A very useful thing about SDC, and something I think people forget about rideshare and taxis, is that they let people move around independently without needing parking for those trips. In dense cities like SF and NYC that’s hugely useful. A single rideshare or SDC can move 10 people on custom routes without any of those people needing to find and pay for parking, and without using any parking infrastructure. That’s great because it disincentivizes wasting more space on parking in aggregate. Over time this should let us build denser.

Of course, public transit could obviate all these concerns, and I’m a big believer in funding way more public transit than we do already, but it will take a lot of time and political will to make that happen in the US. And it still does not offer the flexibility of SDC and rideshare.

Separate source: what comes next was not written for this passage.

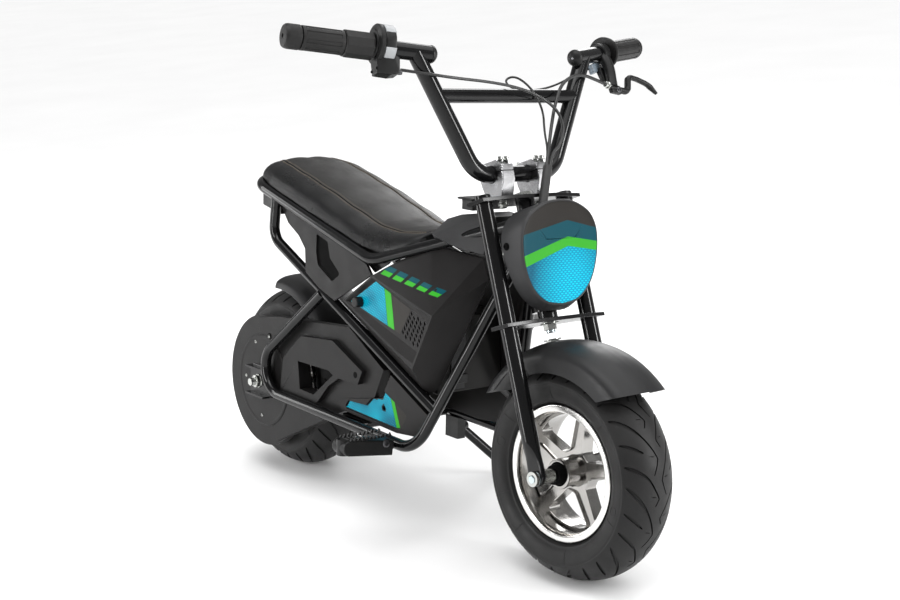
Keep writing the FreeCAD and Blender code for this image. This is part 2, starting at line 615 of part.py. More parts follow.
# ---------------------------------------------------------------- steering
steerer = cylinder("SteererRod", "Dims.SteererRadius", "Dims.SteererLength", (0, 0, dim("SteererLow")), Z)
keep("steerer", steerer, STEER_W * steerer.Placement)
CLAMP = [("-ClampRound", "-ClampHalf"), ("ClampRound", "-ClampHalf"), (26.0, -40.0), (26.0, 40.0),
         ("ClampRound", "ClampHalf"), ("-ClampRound", "ClampHalf"), (-26.0, 40.0), (-26.0, -40.0)]
for name, cell in (("lower_clamp", "LowerClampAt"), ("upper_clamp", "UpperClampAt")):
    body = plate(name, "XY_Plane", CLAMP, dim(cell), "Dims.ClampThick",
                 circles=[(0, 0, 12.9), (0, "-ForkHalf", 11.1), (0, "ForkHalf", 11.1)])
    keep(name, body, STEER_W)
for side, tag in ((-1, "right"), (1, "left")):
    y = dim("ForkHalf") * side
    leg = cylinder("ForkTube" + tag, "Dims.ForkRadius", "Dims.ForkTop - Dims.ForkLow", (0, y, dim("ForkLow")), Z)
    taper = doc.addObject("Part::Cone", "ForkTaper" + tag)
    taper.Radius1, taper.Radius2, taper.Height = 8.0, 11.0, 14.0
    taper.Placement = Placement(Vector(0, y, dim("ForkLow") - 14), Rotation())
    tongue = box("ForkTongue" + tag, (2 * dim("TongueRadius"), "Dims.TongueThick", 44.0),
                 (-dim("TongueRadius"), y - dim("TongueThick") / 2, 0))
    end = cylinder("ForkEnd" + tag, "Dims.TongueRadius", "Dims.TongueThick", (0, y - dim("TongueThick") / 2, 0))
    whole = cut("ForkCut" + tag, fuse("ForkFuse" + tag, [leg, taper, tongue, end]),
                cylinder("ForkHole" + tag, 6.1, 40.0, (0, y - 20, 0)))
    keep("fork_leg_" + tag, whole, STEER_W)
pieces = [cylinder("FrontAxleRod", "Dims.FrontAxleRadius", "2*Dims.FrontAxleHalf", (0, -dim("FrontAxleHalf"), 0))]
for side in (-1, 1):
    pieces.append(cylinder("FrontHead%d" % side, "Dims.NutRadius", 6.0, (0, 77.2 if side > 0 else -83.2, 0)))
    pieces.append(cylinder("FrontSpacer%d" % side, 9.0, 19.8, (0, 48.8 if side > 0 else -68.6, 0)))
keep("front_axle", fuse("FrontAxleFuse", pieces), STEER_W)
guard = arch([(130, 50.5), (152, 47), (164, 28), (168, 4)], 3, -47, 112)
away = [Part.makeBox(200, 160, 300, Vector(0, -80, -222)), Part.makeBox(200, 160, 300, Vector(-200, -80, -179)),
        Part.Face(Part.makePolygon([Vector(-4, -80, 136), Vector(-46, -80, 139.5), Vector(-100, -80, 108), Vector(-60, -80, 60),
                                    Vector(0, -80, 60), Vector(-4, -80, 136)])).extrude(Vector(0, 160, 0))]
for tool in away:
    guard = guard.cut(tool)
shape_part("front_fender", max(guard.Solids, key=lambda s: s.Volume), STEER_W)

# number board shell: face outline (height, half width), pan with a rim
BOARD = [(344, 14), (338, 38), (325, 58), (308, 67), (286, 69), (260, 66), (240, 58), (222, 44), (210, 22)]


def board_points(grow, back, front):
    pts = []
    for s, w in BOARD:
        s2 = 280 + (s - 280) * grow
        for sign in (-1, 1):
            pts.append((0.25 * s2 - 22 - front, sign * w * grow, s2))
            pts.append((back - (0 if s > 250 else (250 - s) * 0.05), sign * (w + 1.5) * grow, s2 - (4 if s < 250 else 0)))
    return pts


shell = hull(board_points(1.0, 15.5, 0)).cut(hull(board_points(0.95, 8, 3)))
shell = shell.cut(Part.makeCylinder(7.5, 70, Vector(34.6, -12.2, 324), Vector(-4, 31, 60)))
shell = shell.cut(Part.makeCylinder(dim("HeadOuter") + 2, 400, Vector(0, 0, 100), Z))
shape_part("number_board", max(shell.Solids, key=lambda s: s.Volume), STEER_W)

# handlebar: cross tube at the clamps, two risers, crossbar and two grip tubes
BR = dim("BarRadius")
riser = tube([(13.3, -151.3, 552.9), (-9, -69, 395.5), (-9, 69, 395.5), (13.3, 151.3, 552.9)], [42, 42], BR)
bar = [riser, Part.makeCylinder(9.5, 249, Vector(6.9, -124.5, 497.7), Y)]
GRIP_IN, GRIP_OUT = Vector(18.6, 128.8, 548.8), Vector(-24.3, 300.6, 581.1)
for side in (-1, 1):
    a = Vector(GRIP_IN.x, GRIP_IN.y * side, GRIP_IN.z)
    b = Vector(GRIP_OUT.x, GRIP_OUT.y * side, GRIP_OUT.z)
    bar.append(Part.makeCylinder(BR, (b - a).Length, a, b - a))
shape_part("handlebar", bar[0].fuse(bar[1:]), STEER_W)


def on_grip(side, start, length, radius, radius2=None):
    """Round piece around the grip tube: start and length along it from its inner end."""
    a = Vector(GRIP_IN.x, GRIP_IN.y * side, GRIP_IN.z)
    b = Vector(GRIP_OUT.x, GRIP_OUT.y * side, GRIP_OUT.z)
    e = (b - a).normalize()
    if radius2 is None:
        return Part.makeCylinder(radius, length, a + e * start, e)
    return Part.makeCone(radius, radius2, length, a + e * start, e)


def sleeve(solid, side):
    return solid.cut(on_grip(side, -5, 185.1, BR + 0.05))


GRIPS = [  # name, side, rows of (start, length, radius)
    ("throttle_grip", -1, [(83, 38.5, 17.8), (121.5, 57, 15.6), (178.5, 21.5, 15.8)]),
    ("grip_left", 1, [(84, 7, 23.0), (91, 92.5, 15.5)]),
]
for name, side, rows in GRIPS:
    solids = [on_grip(side, s0, ln, rr) for s0, ln, rr in rows]
    shape_part(name, sleeve(solids[0].fuse(solids[1:]), side), STEER_W)


def beside_grip(side, along, up, ahead):
    """Point at a distance along the grip tube, and above and ahead of its line."""
    a = Vector(GRIP_IN.x, GRIP_IN.y * side, GRIP_IN.z)
    e = (Vector(GRIP_OUT.x, GRIP_OUT.y * side, GRIP_OUT.z) - a).normalize()
    v = (Z - e * e.z).normalize()
    f = (X - e * e.x - v * v.x).normalize()
    return a + e * along + v * up + f * ahead


centre = beside_grip(-1, 57, 6, 0)
housing = Part.makeCylinder(25, 25.4, centre, beside_grip(-1, 82.4, 6, 0) - centre)
switch_box = hull([beside_grip(-1, a, u, f) for a, u, f in ((47, -17, 12), (47, -17, -12), (47, -36, 12), (47, -36, -12), (80, -12, 12),
                                                          (80, -12, -12), (78, -37, 10), (78, -37, -10), (56, -11, 12), (56, -11, -12))])
shape_part("throttle_housing", sleeve(housing.fuse(switch_box), -1), STEER_W)

# brake lever on the left: perch around the tube and a curved blade ahead of it
perch = on_grip(1, 64, 17, 15)
lever = tube([(20, 187, 507), (20, 219, 500), (20, 226, 523), (20, 243, 519), (21, 262, 511.5), (23, 276, 496)], [8, 7, 9, 24, 24], 4.5)
reach = Part.makeCylinder(7.5, 52, Vector(7, 197, 556), Vector(14, -5, -50))
shape_part("brake_lever", sleeve(perch.fuse([reach, lever]), 1), STEER_W)

# bar clamps: two split blocks on the upper plate
blocks = []
for side in (-1, 1):
    y = 32 * side - 10.5
    outline = [(-25, 360.1), (2, 360.1), (13, 384), (14, 404), (4, 412.5), (-22, 412.5), (-32, 404), (-31, 384), (-25, 360.1)]
    block = Part.Face(Part.makePolygon([Vector(a, y, b) for a, b in outline])).extrude(Vector(0, 21, 0))
    block = block.cut(Part.makeCylinder(BR + 0.05, 60, Vector(-9, 32 * side - 30, 395.5), Y))
    blocks.append(block)
shape_part("bar_clamps", Part.makeCompound(blocks), STEER_W)

# ---------------------------------------------------------------- cables
def cable(name, points, radius, size=0.45):
    """Round cable: each bend as large as its two runs allow."""
    pts = [Vector(*p) for p in points]
    radii = []
    for i in range(1, len(pts) - 1):
        u, v = pts[i - 1] - pts[i], pts[i + 1] - pts[i]
        turn = math.pi - u.getAngle(v)
        radii.append(size * min(u.Length, v.Length) / math.tan(turn / 2))
    print(name, "bend radii", [round(q, 1) for q in radii])
    solid = tube(points, radii, radius)
    shape_part(name, solid, STEER_W)
    return solid


# the cables leave the grips and meet in one sleeve that goes down into the number board
SLEEVE_TOP, SLEEVE_END = Vector(30, 24, 394), Vector(34, -7, 334)
run = (SLEEVE_TOP - SLEEVE_END).normalize()
across = Vector(0, run.z, -run.y).normalize()
ahead = across.cross(run)
shape_part("cable_sleeve", Part.makeCylinder(6.0, (SLEEVE_TOP - SLEEVE_END).Length, SLEEVE_END, run), STEER_W)


def into_sleeve(a, b):
    """Last two route points of a cable that ends on the sleeve's top face."""
    end = SLEEVE_TOP + across * a + ahead * b
    return [tuple(end + run * 24), tuple(end)]


ROUTES = [  # name, radius, side offset and front offset in the sleeve, route (ahead, left, up)
    ("throttle_cable", 2.0, 2.9, 1.2, [(8, -176, 531), (22, -146, 522), (30, -105, 514), (33, -55, 509), (33, -12, 503), (33, 26, 493),
                                      (33, 61, 472), (32, 67, 445), (31, 52, 420)]),
    ("brake_cable", 2.3, -3.0, 0.8, [(20, 178, 511), (25, 150, 518), (27, 120, 524), (25, 88, 512), (24, 68, 483), (25, 51, 451)]),
    ("switch_wire", 1.5, 0.3, -3.4, [(-2, 188, 545), (-12, 152, 533), (-18, 110, 518), (-16, 64, 512), (-12, 30, 513),
                                    (-1, 6, 522), (15, 14, 524), (20, 36, 503), (17, 50, 474), (17, 44, 446)]),
]
for name, radius, a, b, route in ROUTES:
    cable(name, route + into_sleeve(a, b), radius)

# control box between the tank cover and the head tube
body_box = box("ControlBody", (24.0, 60.0, 14.0), (436, -30, 456.5))
lid = box("ControlLid", (32.0, 70.0, 3.0), (432, -35, 470.5))
keep("control_box", fuse("ControlFuse", [body_box, lid]), LEAN)

# like pieces of one body share a node
GROUPS = [
    ("frame_rails", ["frame_rail_right", "frame_rail_left"]),
    ("frame_loops", ["frame_loop_right", "frame_loop_left"]),
    ("seat_rails", ["seat_rail_right", "seat_rail_left"]),
    ("dropouts", ["dropout_right", "dropout_left"]),
    ("foot_pegs", ["foot_peg_right", "foot_peg_left"]),
    ("side_fairings", ["side_fairing_right", "side_fairing_left"]),
    ("lower_panels", ["lower_panel_right", "lower_panel_left"]),
    ("wing_panels", ["wing_panel_right", "wing_panel_left"]),
    ("fork_legs", ["fork_leg_right", "fork_leg_left"]),
    ("fork_clamps", ["lower_clamp", "upper_clamp"]),
    ("control_cables", ["throttle_cable", "brake_cable", "switch_wire"]),
]
doc.recompute()
for name, members in GROUPS:
    found = dict(parts)
    if name == "seat_rails":  # one bent tube that runs round the tail
        group = doc.addObject("Part::MultiFuse", "G_" + name)
        group.Shapes = [found[m] for m in members]
    else:
        group = doc.addObject("Part::Compound", "G_" + name)
        group.Links = [found[m] for m in members]
    group.Label = name
    for i, one in enumerate(members):
        for other in members[i + 1:]:
            if name != "seat_rails" and found[one].Shape.distToShape(found[other].Shape)[0] < 0.2:
                raise RuntimeError("%s and %s: %.2f mm" % (one, other, found[one].Shape.distToShape(found[other].Shape)[0]))
    parts = [q for q in parts if q[0] not in members] + [(name, group)]

# ---------------------------------------------------------------- checks and files
doc.recompute()
bad = []
for obj in doc.Objects:
    if "Invalid" in obj.State or "Error" in obj.State:
        bad.append("%s %s" % (obj.Name, obj.State))
seen = set()
for name, obj in parts:
    if name in seen:
        bad.append("twice " + name)
    seen.add(name)
    if obj.Shape.isNull() or not obj.Shape.isValid() or obj.Shape.Volume <= 0:
        bad.append("shape " + name)
if bad:
    raise RuntimeError("; ".join(bad))
os.makedirs("parts", exist_ok=True)
total = FreeCAD.BoundBox()
for name, obj in parts:
    obj.Shape.exportStep("parts/%s.step" % name)
    total.add(obj.Shape.BoundBox)
print(len(parts), "nodes")
print("box x %.1f %.1f  y %.1f %.1f  z %.1f %.1f" % (total.XMin, total.XMax, total.YMin, total.YMax, total.ZMin, total.ZMax))
print("lean placement", LEAN)
print("steer placement", STEER_W)
print("stand pivot", PIVOT, "hinge", HINGE, "fold", FOLD)
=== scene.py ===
import math

import bmesh
import bpy
import numpy as np
from mathutils import Matrix, Vector, geometry


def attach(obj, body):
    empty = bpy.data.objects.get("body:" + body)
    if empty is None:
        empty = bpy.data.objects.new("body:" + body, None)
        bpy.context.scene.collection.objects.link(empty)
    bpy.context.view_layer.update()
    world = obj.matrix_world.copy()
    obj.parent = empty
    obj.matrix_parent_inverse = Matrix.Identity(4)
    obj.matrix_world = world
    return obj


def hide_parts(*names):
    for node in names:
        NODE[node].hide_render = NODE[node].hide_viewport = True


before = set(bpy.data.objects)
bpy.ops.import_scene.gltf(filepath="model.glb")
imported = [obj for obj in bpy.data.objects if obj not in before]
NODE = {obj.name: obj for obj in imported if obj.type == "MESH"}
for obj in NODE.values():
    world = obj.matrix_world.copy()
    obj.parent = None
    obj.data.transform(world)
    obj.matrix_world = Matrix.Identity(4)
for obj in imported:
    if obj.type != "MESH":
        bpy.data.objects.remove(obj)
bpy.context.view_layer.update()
rad = math.radians
MM = 0.001


def turn(angle, axis):
    return Matrix.Rotation(rad(angle), 4, axis)


def shift(x, y, z):
    return Matrix.Translation((x, y, z))


# placements of the bike (leaning on its stand), the steering and the rear wheel
LEAN = shift(-0.32667, -0.07948, 0.000455143) @ turn(-7.5, "X") @ turn(0.021526, "Y")
STEER = LEAN @ shift(0.6533, 0, 0.141) @ turn(-19.85, "Y") @ turn(3.4, "Z")
REAR = LEAN @ shift(0, 0, 0.141)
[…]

SDC is fully compatible with existing infrastructure and may give us a way to morph into public transit more smoothly with things like dynamically routed SDBusses and a reduction of parking infrastructure leading to denser urban environments that more easily support public transit. I think we can solve the “spending too much time on the road doing nothing” problem with congestion pricing, which we should really be doing already.


I am not sure the poor state of existing infrastructure precludes someone from building their own new infrastructure. Public transportation outside of the US is often run by private companies, and they make plenty of money.

It would be relatively easy (which is to say, it would be easier than doing it to private cars) to fit the municipal bus fleet with the equipment to also become automatically piloted "packets." For that matter, it would also be possible to bake-in such functionality to Tesla cars.